Continued Spanish explorations in the circum-Caribbean region resulted in the world-altering Spanish conquest of the Aztec Empire (1529-21) where the expedition of Hernán Cortés and thousands of indigenous allies brought Central Mexico under Spanish control. Densely populated, hierarchical organized indigenous populations used to rending tribute and performing labor duties transformed Europe's idea of the possibilities of these (to them) unknown lands and peoples. Then the Spanish repeated the feat in the Spanish conquest of the Inca Empire. The discovery of vast deposits of silver in northern Mexico in the 1550s and in the highland Andes as well transformed Spain a major world power.

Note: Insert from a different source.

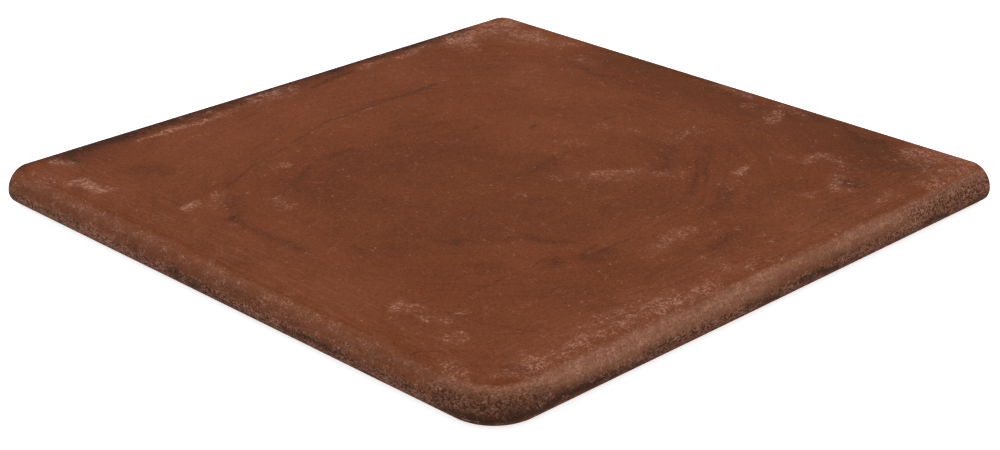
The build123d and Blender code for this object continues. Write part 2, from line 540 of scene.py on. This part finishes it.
def inside(places, outline, softness):
    """1 inside an outline and 0 outside, with a soft edge."""
    crossings = np.zeros(len(places), dtype=bool)
    corners = np.array(outline, dtype=float)
    for (x0, y0), (x1, y1) in zip(corners, np.roll(corners, -1, axis=0)):
        spans = (y0 > places[:, 1]) != (y1 > places[:, 1])
        reach = x0 + (places[:, 1] - y0) / (y1 - y0 if y1 != y0 else 1) * (x1 - x0)
        crossings ^= spans & (places[:, 0] < reach)
    edge = distance_to(places, outline + outline[:1])
    return ramp(np.where(crossings, edge, -edge), -softness, softness)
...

The English Reformation had made enemies of England and Catholic Spain. In 1562 Elizabeth sanctioned the privateers Hawkins and Drake to attack Spanish ships off the coast of West Africa. Later, as the Anglo-Spanish Wars intensified, Elizabeth approved further raids against Spanish ports in the Americas and against shipping returning to Europe with treasure from the New World. Meanwhile, the influential writers Richard Hakluyt and John Dee were beginning to press for the establishment of England's own overseas empire. Spain was well established in the Americas, while Portugal had built up a network of trading posts and fortresses on the coasts of Africa, Brazil, and China, and the French had already begun to settle the Saint Lawrence River, which later became New France.